Keniscayaan terhadap pola ekspresi di kemudian hari, orang-orang Sasak sudah seharusnya secara sadar menyatakan diri dengan tegas, kemudian harus mendorong transformasi kebudayaan. Transfomasi dalam pengertian, nilai-nilai tersirat dan tersurat yang tersimpan dalam naskah kuno dalam bentuk lontar, dan naskah lainya dikaji, dipublikasikan, dan ditransformasikan sesuai pola kehidupan masyarakat pada zamannya. Ketika pola perilaku berubah pada suatu zaman, nilai-nilainya tetap terjaga, norma-norma masih terpelihara meskipun ekspresinya disesuaikan dengan tuntutan zaman. Majelis Adat Sasak juga melihat pentingnya re-generasi terhadap pengetahuan dan keterampilan membaca lontar. Bahwa sejauh ini, sangat terbatas jumlahnya. Keinginan dan minat masyarakat sangat sedikit akan soal itu, apalagi di sekolah-sekolah. “Persoalannya adalah ketika manuskrip-manuskrip itu tidak dibaca maka putuslah sanad keilmuan dari para leluhur ini”, demikian kata skretaris MAS.
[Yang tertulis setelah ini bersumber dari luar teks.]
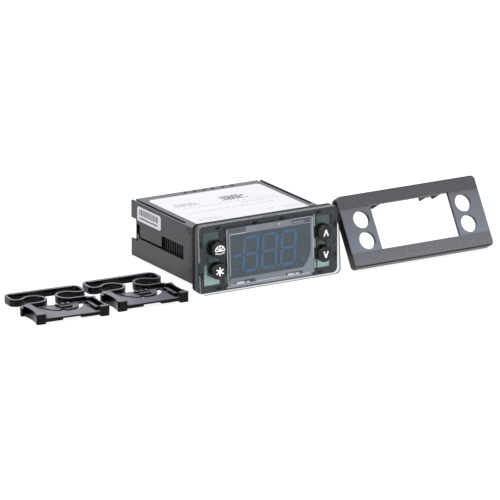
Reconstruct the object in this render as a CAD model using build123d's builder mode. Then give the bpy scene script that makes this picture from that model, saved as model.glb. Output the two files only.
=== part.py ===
from build123d import *
import os
from math import cos, radians, sin

os.makedirs("parts", exist_ok=True)

# Panel-mounted refrigeration temperature controller, with its front bezel and its two
# mounting clips taken off and lying beside it. Sizes are in millimetres.
# X runs along the front from left to right, Y from the front to the back, and Z up.
# The origin is the middle of the front frame's bottom edge, and z = 0 is the floor.

# Front frame and its gasket
front_lip_side = 2.0
front_lip_top = 2.9
front_corner = 2.5
frame_depth = 2.0
frame_wall = 1.2
frame_rim = 1.3
frame_bar = 1.4
frame_border = 3.6
gasket_depth = 2.8
gasket_inset = 0.1

# Casing
case_width = 70.0
case_height = 26.6
case_bottom = 2.5
case_wall = 1.5
case_edge = 0.5
case_back = 63.5
flange_depth = 1.2
rail_slot = 1.5
rail_thickness = 1.0
rail_slot_front = 16.3
rail_web_low = 10.9
rail_web_high = 20.8
rail_chamfer = 0.6
web_back = 59.0
seam_y = 8.2
seam_width = 0.3
seam_cut = 0.5

# Clip channel and vent in each side of the casing
channel_front = 15.0
channel_back = 56.4
channel_low = 12.2
channel_high = 18.7
channel_cut = 0.35
groove_height = 0.9
groove_cut = 1.8
groove_front = 35.8
vent_count = 10
vent_front = 15.3
vent_length = 20.5
vent_slot = 1.35
latch_slot = (1.9, 4.7)
latch_slot_at = (57.3, 16.4)
latch_notch = (1.5, 1.2)
latch_notch_at = (58.0, 11.3)
latch_cut = 2.2
vent_recess = 1.2
roundel_radius = 1.4
roundel_ring = 0.35

# Circuit boards and what stands on them
clearance = 0.1
board_play = 0.7
board_thickness = 1.4
main_board_z = 6.0
main_board_thickness = 1.6
main_board_front = 5.0
main_board_back = 58.0
main_board_clearance = 0.4
guide_rib = 0.8
guide_height = 1.0

# Clear front, which stands off at its lower edge as it does without the bezel
front_lean = 3.5
clear_thickness = 1.2
platform_gap = 4.2
platform_edge = 1.9
platform_rise = 2.8
platform_side = 0.8
platform_corner_cut = 3.0
clear_notch = (7.4, 0.7)

# Display
display_side = 2.45
display_edge = 4.15
display_drop = 0.15
display_face = 1.15
segment_rise = 0.12
digit_width = 7.05
digit_height = 15.4
digit_stroke = 1.4
digit_pitch = 10.0
digit_first_x = -10.5
digit_lift = 0.1
digit_slant = 5.0

# Push buttons and the switches under them
button_inset = 9.0
button_drop = 0.12
button_pitch = 10.15
button_radius = 3.9
button_front = -5.9
button_length = 4.5
button_hole_radius = 4.15
button_travel = 0.4
switch_size = 6.2
stem_radius = 1.65
stem_length = 1.6
stem_play = 0.15

# Bezel
bezel_width = 76.2
bezel_height = 34.6
bezel_depth = 4.9
bezel_corner = 2.0
bezel_edge = 0.7
bezel_wall = 1.0
bezel_face = 2.0
bezel_lean = 31.5
bezel_turn = 0.64
bezel_at = (43.2, -3.61)
bezel_border_low = 6.8
bezel_border_high = 6.3
bezel_band_cut = 0.3
bezel_window_side = 2.25
bezel_hole_radius = 4.25
tongue_length = 6.6
tongue_thickness = 0.8
tongue_rib = 1.1

# Mounting clips
clip_places = {
    "mounting_clip_left": (-104.0, -7.3, -4.65),
    "mounting_clip_right": (-63.0, -7.2, -2.5),
}
clip_inner_half = 13.6
clip_outer_half = 17.8
clip_waist_half = 16.6
clip_depth = 17.0
clip_block_height = 4.7
clip_plate_low = 1.7
clip_plate_top = 2.5
clip_plate_back = 18.5
clip_ledge_low = 0.9
clip_ledge_depth = 14.0
tongue_slit_radius = 10.4
tongue_radius = 8.8
pawl_low = 1.0
pawl_top = 3.3
spring_low = 1.0
spring_height = 3.2
spring_strip = 1.2
spring_loop_x = 8.3
spring_front_y = 19.8
spring_loop_radius = 5.3
spring_bend_radius = 2.6
spring_bend_x = 15.2
spring_back_y = 37.2
spring_bar = 2.0
curl_radius = 2.6
curl_height = 3.9

# Worked out from the values above
front_width = case_width + 2 * front_lip_side
front_height = case_bottom + case_height + front_lip_top
front_y = -frame_depth / 2
back_y = frame_depth / 2
mid_z = front_height / 2
gasket_back = back_y + gasket_depth
case_half = case_width / 2
body_half = case_half - rail_thickness - rail_slot
case_top = case_bottom + case_height
case_mid = case_bottom + case_height / 2
pocket_width = front_width - 2 * frame_rim
pocket_height = front_height - 2 * frame_rim
board_width = pocket_width - 2 * board_play
board_height = pocket_height - 2 * board_play
board_front = front_y + frame_wall + clearance
board_back = board_front + board_thickness
flange_front = board_back + clearance
flange_back = flange_front + flange_depth
cavity_half = body_half - case_wall
cavity_low = case_bottom + case_wall
cavity_high = case_top - case_wall
main_board_top = main_board_z + main_board_thickness
button_x = front_width / 2 - button_inset
button_mid_z = mid_z - button_drop
button_heights = (button_mid_z - button_pitch / 2, button_mid_z + button_pitch / 2)
display_z = mid_z - display_drop
digit_z = mid_z + digit_lift
platform_height = front_height - 2 * platform_edge
display_height = platform_height - 2 * display_edge
bezel_band_low = bezel_border_low
bezel_band_high = bezel_height - bezel_border_high
platform_width = 2 * (button_x - platform_gap)
display_width = platform_width - 2 * display_side
bezel_window_width = platform_width - 2 * bezel_window_side
surround_width = platform_width - 2 * platform_side - 2 * clearance
surround_height = platform_height - 2 * platform_side - 2 * clearance
opening_width = surround_width + 0.8
opening_height = surround_height + 0.8


def facing(y):
    """Sketch plane at depth y that faces the viewer: its x is X and its y is Z."""
    return Plane(origin=(0, y, 0), x_dir=(1, 0, 0), z_dir=(0, -1, 0))


def left_side(x):
    """Sketch plane at x that faces left: its x is -Y and its y is Z."""
    return Plane(origin=(x, 0, 0), x_dir=(0, -1, 0), z_dir=(-1, 0, 0))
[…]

Dalam konteks melihat kebudayaan, Majelis Adat Sasak juga berharap ini berlaku dengan Samawa dan Mbojo. Dimana pondasi dasar dari pola kebudayaanya merujuk pada nilai-nilai keislaman. Keislaman dalam ekspresi kebudayaan di NTB ini harus dijaga dan diajarkan kepada generasi, ketika  terjadi proses tranformasi, semestinya merujuk pada semangat tauhinya. Di NTB, corak ekspresi kebudayaan juga beragam: Sasak, Samawa, dan Mbojo. Namun nilai-nilai tauhid: Islamnya, menjadi semacam benang merah  persatuan tiga etnis ini, sehingga pondasi nilai, norma, ekspresi, berikut juga dengan institusi yang mengelola marwah kebudayaannya masing-masing, harus dijaga. NTB sendiri tidak juga barat, pun juga tidak timur posisinya, tidak berlebihan dikatakan sebagai Gumi Gora Gumi Islam.